Alexandra Chrysanthis, a chief deputy district attorney who screens criminal cases, said she has regularly seen cases of fraudulent driver’s licenses come across her desk. The penalty, depending on the circumstances, is up to 10 years in jail if it’s classified as burglary upon entering the DMV with intent to commit a felony, up to four years if it’s classified as a forgery.


Chrysanthis estimates that the DA’s office deals with roughly 12 such cases a month, and that deputy district attorneys look at the evidence that’s sent to them by the DMV. More often than not, the DA prosecutes the violators and they are sent a summons in the mail, although the ultimate conviction isn’t always a felony, she said.

But more often than not, the perpetrators usually “slide,” she said, “or slide less” because in the past, before facial recognition technology, they were never even arrested.

“It’s not within our jurisdiction to ‘pardon’ anyone,” she said, noting that’s a matter for the Legislature to consider.

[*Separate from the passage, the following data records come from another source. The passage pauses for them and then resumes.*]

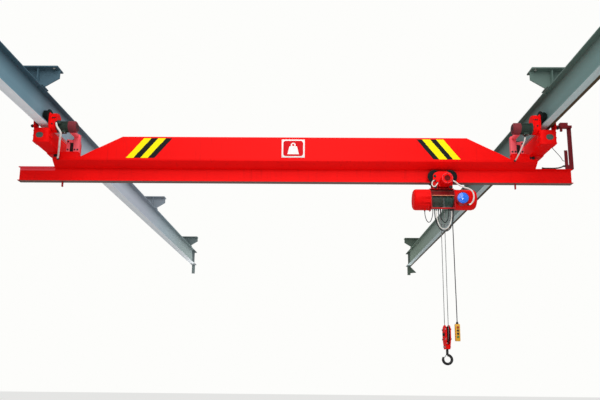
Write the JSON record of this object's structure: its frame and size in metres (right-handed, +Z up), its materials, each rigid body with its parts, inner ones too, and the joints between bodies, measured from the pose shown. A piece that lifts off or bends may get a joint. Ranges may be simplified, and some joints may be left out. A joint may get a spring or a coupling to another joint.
{
  "type": "overhead travelling crane",
  "caption": "Underslung bridge crane: red box girder on end carriages below two ceiling runway beams, with a wire rope hoist on a motor trolley.",
  "frame": {"origin": "centre of the top face of the near left hanger, where it meets the ceiling steel", "axes": "+X along the girder to the right in the picture, +Y along the runway away from the camera, +Z up"},
  "size_m": [7.51, 12.05, 3.693],
  "materials": {
    "runway_paint": "matt grey-green paint, dusty",
    "red_paint": "gloss red paint",
    "stop_paint": "satin dark red paint",
    "plate": "bare printed plate, satin",
    "motor_paint": "satin maroon paint",
    "stand_paint": "faded pink-red primer",
    "collector_paint": "satin dark red paint",
    "wheel_steel": "worn dark steel",
    "drum_steel": "dark greased steel",
    "rope_steel": "bright wire",
    "cap_plastic": "gloss blue",
    "lead_jacket": "white cable jacket, dusty",
    "black_jacket": "black cable jacket",
    "grey_jacket": "grey cable jacket",
    "station_case": "moulded yellow box",
    "hook_steel": "black forged steel"
  },
  "bodies": {
    "runway": {"left_runway_beam": "runway_paint", "right_runway_beam": "runway_paint", "hangers": "runway_paint", "end_stops": "runway_paint"},
    "bridge": {"girder_beam": "red_paint", "girder_box": "red_paint", "trolley_stops": "stop_paint", "rating_plate": "plate", "saddles": "red_paint", "carriage_boxes": "red_paint", "wheel_plates": "red_paint", "gear_cases": "red_paint", "travel_motors": "motor_paint", "motor_stands": "stand_paint", "collector_post": "collector_paint", "collector_arm": "collector_paint", "bridge_leads": "lead_jacket"},
    "left_front_wheelset": {"left_front_wheels": "wheel_steel"},
    "left_rear_wheelset": {"left_rear_wheels": "wheel_steel"},
    "right_front_wheelset": {"right_front_wheels": "wheel_steel"},
    "right_rear_wheelset": {"right_rear_wheels": "wheel_steel"},
    "trolley": {"trolley_plates": "red_paint", "trolley_motor": "red_paint", "hoist_frame": "red_paint", "drum_cover": "red_paint", "rope_guide": "drum_steel", "gearbox_cover": "red_paint", "hoist_housing": "red_paint", "cap_ring": "stop_paint", "blue_cap": "cap_plastic", "trolley_leads": "lead_jacket", "wide_loop": "black_jacket", "white_loop": "lead_jacket", "middle_loop": "grey_jacket", "inner_loop": "black_jacket", "small_loop": "black_jacket", "pendant_cable": "black_jacket", "pendant_station": "station_case", "rope_falls": "rope_steel"},
    "trolley_left_wheelset": {"trolley_left_wheels": "wheel_steel"},
    "trolley_right_wheelset": {"trolley_right_wheels": "wheel_steel"},
    "drum": {"rope_drum": "drum_steel"},
    "hook": {"hook_block": "red_paint", "block_sheave": "wheel_steel", "hook": "hook_steel"}
  },
  "joints": [
    {"name": "bridge_travel", "type": "slide", "parent": "runway", "child": "bridge", "axis": [0, 1, 0], "range_m": [-1.57, 9.22]},
    {"name": "trolley_travel", "type": "slide", "parent": "bridge", "child": "trolley", "axis": [1, 0, 0], "range_m": [-4.97, 0.81]},
    {"name": "hook_lift", "type": "slide", "parent": "trolley", "child": "hook", "axis": [0, 0, 1], "range_m": [0, 1.3], "deforming": ["rope_falls"]},
    {"name": "left_front_wheel_spin", "type": "hinge", "parent": "bridge", "child": "left_front_wheelset", "pos_m": [0, 0.21, -0.5581], "axis": [1, 0, 0], "continuous": true},
    {"name": "left_rear_wheel_spin", "type": "hinge", "parent": "bridge", "child": "left_rear_wheelset", "pos_m": [0, 1.17, -0.5581], "axis": [1, 0, 0], "continuous": true},
    {"name": "right_front_wheel_spin", "type": "hinge", "parent": "bridge", "child": "right_front_wheelset", "pos_m": [6.5, 0.21, -0.5581], "axis": [1, 0, 0], "continuous": true},
    {"name": "right_rear_wheel_spin", "type": "hinge", "parent": "bridge", "child": "right_rear_wheelset", "pos_m": [6.5, 1.17, -0.5581], "axis": [1, 0, 0], "continuous": true},
    {"name": "trolley_left_wheel_spin", "type": "hinge", "parent": "trolley", "child": "trolley_left_wheelset", "pos_m": [5.139, 0.69, -1.1952], "axis": [0, 1, 0], "continuous": true},
    {"name": "trolley_right_wheel_spin", "type": "hinge", "parent": "trolley", "child": "trolley_right_wheelset", "pos_m": [5.351, 0.69, -1.1952], "axis": [0, 1, 0], "continuous": true},
    {"name": "drum_spin", "type": "hinge", "parent": "trolley", "child": "drum", "pos_m": [5.245, 0.69, -1.502], "axis": [1, 0, 0], "continuous": true}
  ],
  "couplings": [
    {"joint": "left_front_wheel_spin", "follows": "bridge_travel", "rad_per_m": -11.765},
    {"joint": "left_rear_wheel_spin", "follows": "bridge_travel", "rad_per_m": -11.765},
    {"joint": "right_front_wheel_spin", "follows": "bridge_travel", "rad_per_m": -11.765},
    {"joint": "right_rear_wheel_spin", "follows": "bridge_travel", "rad_per_m": -11.765},
    {"joint": "trolley_left_wheel_spin", "follows": "trolley_travel", "rad_per_m": 14.706},
    {"joint": "trolley_right_wheel_spin", "follows": "trolley_travel", "rad_per_m": 14.706},
    {"joint": "drum_spin", "follows": "hook_lift", "rad_per_m": -20.513}
  ]
}
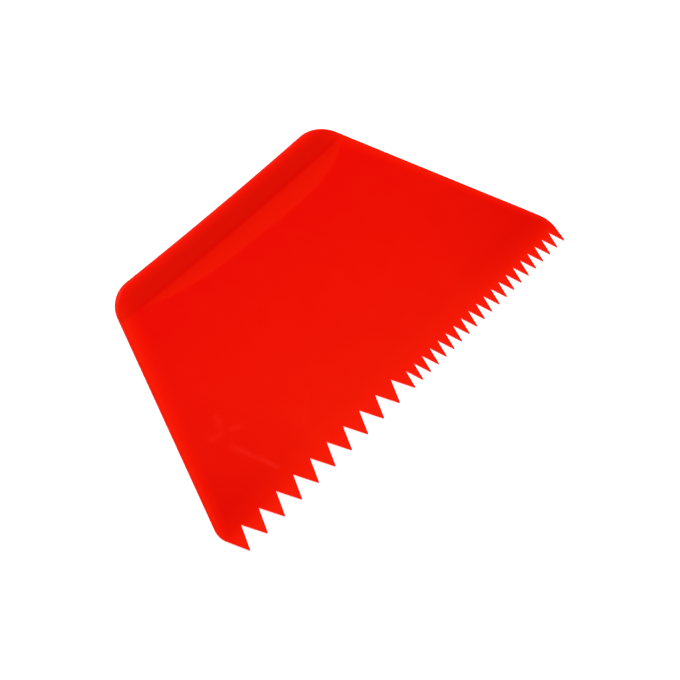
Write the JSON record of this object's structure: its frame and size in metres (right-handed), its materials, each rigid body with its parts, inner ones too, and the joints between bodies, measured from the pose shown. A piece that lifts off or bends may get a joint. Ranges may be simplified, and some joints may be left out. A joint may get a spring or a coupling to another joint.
{
  "type": "cake comb",
  "caption": "Trapezoid cake comb moulded in one piece, its long edge toothed coarse and fine, with a raised grip lip and thumb scoop along its short edge.",
  "frame": {"origin": "middle of the comb's bounding box, on the flat face that it lies on", "axes": "+X along the toothed edge, from the coarse teeth to the fine teeth; +Y from the teeth to the grip; +Z out of the face that carries the grip lip"},
  "size_m": [0.1678, 0.0916, 0.0025],
  "materials": {
    "red_plastic": "satin"
  },
  "bodies": {
    "root": {"comb": "red_plastic"}
  },
  "joints": []
}
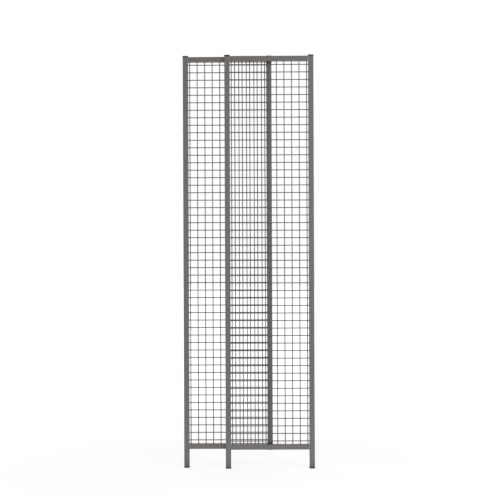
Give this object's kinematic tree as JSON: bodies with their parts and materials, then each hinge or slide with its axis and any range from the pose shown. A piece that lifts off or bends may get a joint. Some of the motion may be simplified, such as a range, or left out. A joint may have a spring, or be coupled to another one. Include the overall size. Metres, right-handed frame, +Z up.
{
  "type": "telescopic machine guard fence panel",
  "caption": "Tall welded tube-and-mesh guard panel in two overlapping frames, one sliding behind the other to set the width, standing on capped post legs.",
  "frame": {"origin": "middle of the underside of the front left foot cap, on the floor", "axes": "+Z up along the posts, +X along the fence to the right as seen from the front, +Y from the front frame to the rear frame"},
  "size_m": [0.6971, 0.0802, 2.196],
  "materials": {
    "frame_powder_coat": "satin grey powder coat",
    "mesh_powder_coat": "satin grey powder coat on welded wire",
    "black_plastic": "moulded black plastic",
    "zinc_plate": "bright zinc plate"
  },
  "bodies": {
    "front_frame": {"front_left_post": "frame_powder_coat", "front_right_post": "frame_powder_coat", "front_top_rail": "frame_powder_coat", "front_bottom_rail": "frame_powder_coat", "front_mesh_upper": "mesh_powder_coat", "front_mesh_lower": "mesh_powder_coat", "front_left_top_cap": "black_plastic", "front_right_top_cap": "black_plastic", "front_left_foot_cap": "black_plastic", "front_right_foot_cap": "black_plastic", "upper_guide": "frame_powder_coat", "lower_guide": "frame_powder_coat", "upper_clamp_bolt": "zinc_plate", "lower_clamp_bolt": "zinc_plate"},
    "rear_frame": {"rear_left_post": "frame_powder_coat", "rear_right_stile": "frame_powder_coat", "rear_top_rail": "frame_powder_coat", "rear_bottom_rail": "frame_powder_coat", "rear_mesh_upper": "mesh_powder_coat", "rear_mesh_lower": "mesh_powder_coat", "rear_left_top_cap": "black_plastic", "rear_left_foot_cap": "black_plastic", "rear_stile_top_plug": "black_plastic", "rear_stile_bottom_plug": "black_plastic", "upper_slide_shoe": "black_plastic", "lower_slide_shoe": "black_plastic"}
  },
  "joints": [
    {"name": "telescopic_slide", "type": "slide", "parent": "front_frame", "child": "rear_frame", "axis": [1, 0, 0], "range_m": [-0.185, 0.185]}
  ]
}
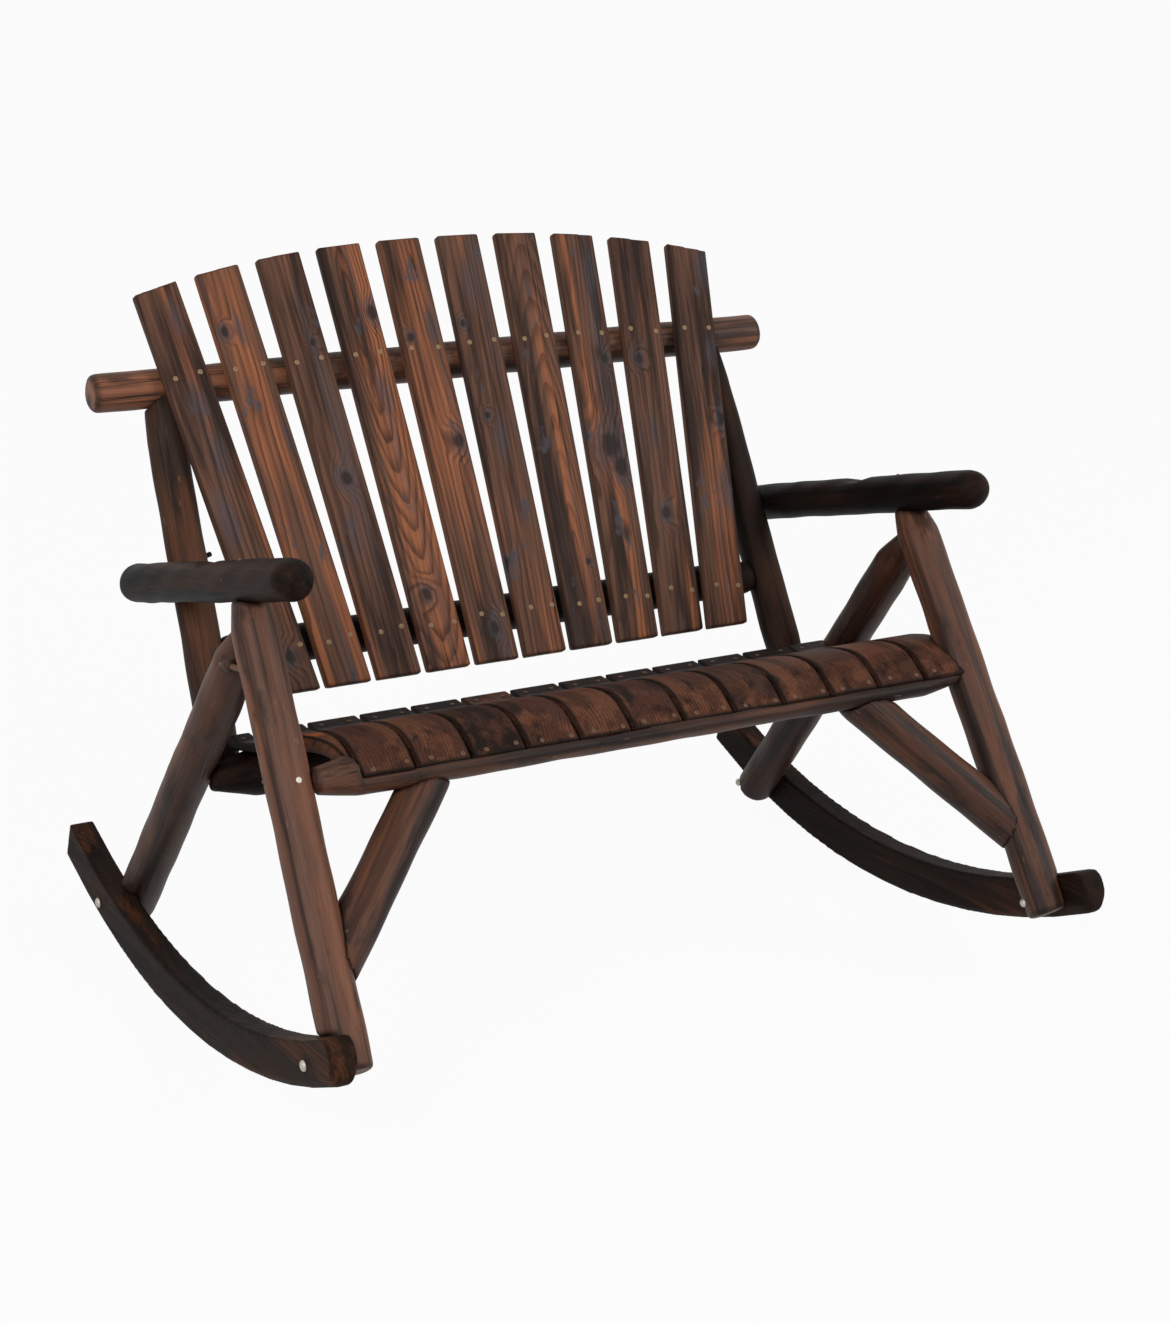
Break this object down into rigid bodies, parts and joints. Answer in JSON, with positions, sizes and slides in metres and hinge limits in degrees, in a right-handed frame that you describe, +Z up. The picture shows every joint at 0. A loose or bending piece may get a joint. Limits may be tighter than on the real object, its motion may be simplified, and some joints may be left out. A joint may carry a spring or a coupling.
{
  "type": "rocking bench",
  "caption": "Two-seat rocking bench of charred softwood: round-log frame on two sawn rockers, curved slatted seat and a fanned, crowned slat back.",
  "frame": {"origin": "centre of the bounding box's footprint, at the floor", "axes": "+X across the bench to the sitter's left, so to the viewer's right from the front, -Y to the front that the sitter faces, +Z up"},
  "size_m": [1.2186, 1.0098, 0.9844],
  "materials": {
    "charred_board": "satin, charred and brushed so that the dark grain stands out",
    "brown_log": "satin varnish over charred round wood",
    "dark_log": "satin varnish over round wood charred nearly black",
    "bolt_steel": "zinc plated, dull"
  },
  "bodies": {
    "root": {"arm_leg_bolt_left": "bolt_steel", "arm_leg_bolt_right": "bolt_steel", "arm_post_bolt_left": "bolt_steel", "arm_post_bolt_right": "bolt_steel", "armrest_left": "dark_log", "armrest_right": "dark_log", "back_post_left": "dark_log", "back_post_right": "dark_log", "back_slat_1": "charred_board", "back_slat_10": "charred_board", "back_slat_2": "charred_board", "back_slat_3": "charred_board", "back_slat_4": "charred_board", "back_slat_5": "charred_board", "back_slat_6": "charred_board", "back_slat_7": "charred_board", "back_slat_8": "charred_board", "back_slat_9": "charred_board", "end_slat_left": "charred_board", "end_slat_right": "charred_board", "front_leg_left": "brown_log", "front_leg_right": "brown_log", "front_rail_bolt_left": "bolt_steel", "front_rail_bolt_right": "bolt_steel", "knee_brace_left": "brown_log", "knee_brace_right": "brown_log", "leg_bolt_left": "bolt_steel", "leg_bolt_right": "bolt_steel", "lower_back_rail": "dark_log", "post_bolt_left": "bolt_steel", "post_bolt_right": "bolt_steel", "rear_leg_left": "brown_log", "rear_leg_right": "brown_log", "rear_rail_bolt_left": "bolt_steel", "rear_rail_bolt_right": "bolt_steel", "rocker_bolt_front_left": "bolt_steel", "rocker_bolt_front_right": "bolt_steel", "rocker_bolt_rear_left": "bolt_steel", "rocker_bolt_rear_right": "bolt_steel", "rocker_left": "charred_board", "rocker_right": "charred_board", "seat_front_rail": "brown_log", "seat_rear_rail": "dark_log", "seat_slat_1": "charred_board", "seat_slat_10": "charred_board", "seat_slat_11": "charred_board", "seat_slat_2": "charred_board", "seat_slat_3": "charred_board", "seat_slat_4": "charred_board", "seat_slat_5": "charred_board", "seat_slat_6": "charred_board", "seat_slat_7": "charred_board", "seat_slat_8": "charred_board", "seat_slat_9": "charred_board", "top_rail": "brown_log", "top_rail_bolt_left": "bolt_steel", "top_rail_bolt_right": "bolt_steel"}
  },
  "joints": []
}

Peter Ashman, an immigration attorney who chairs Nevada’s local chapter of the American Immigration Attorneys Association, favors a new state law.


“I think they should be pardoned, if that’s possible,” Ashman said.

“There should be some sort of provision for people who’ve made a mistake based on just wanting to drive. It’s one thing to pick a lady’s purse and grab everything and ruin their credit, but these are guys that went to a swap meet and got a Social Security card so they could drive.


“The question everyone should ask themselves is, ‘Are we safer on our highways when it’s done in this manner? Or are we safer when people are insured, have taken a test and can finally drive legally?”


And yet some immigrants fear that the driver cards, with “Not valid for ID purposes” on their face, could put them on the radar for deportation.


Jose Hernandez, a public information officer with the Metropolitan Police Department, said most immigrants have no reason to fear driving with the new cards. He said they will only be cited, or arrested, based on the infractions they commit, not whether they are in the country illegally.


“Immigration laws have no bearing on why the person is arrested,” Hernandez said.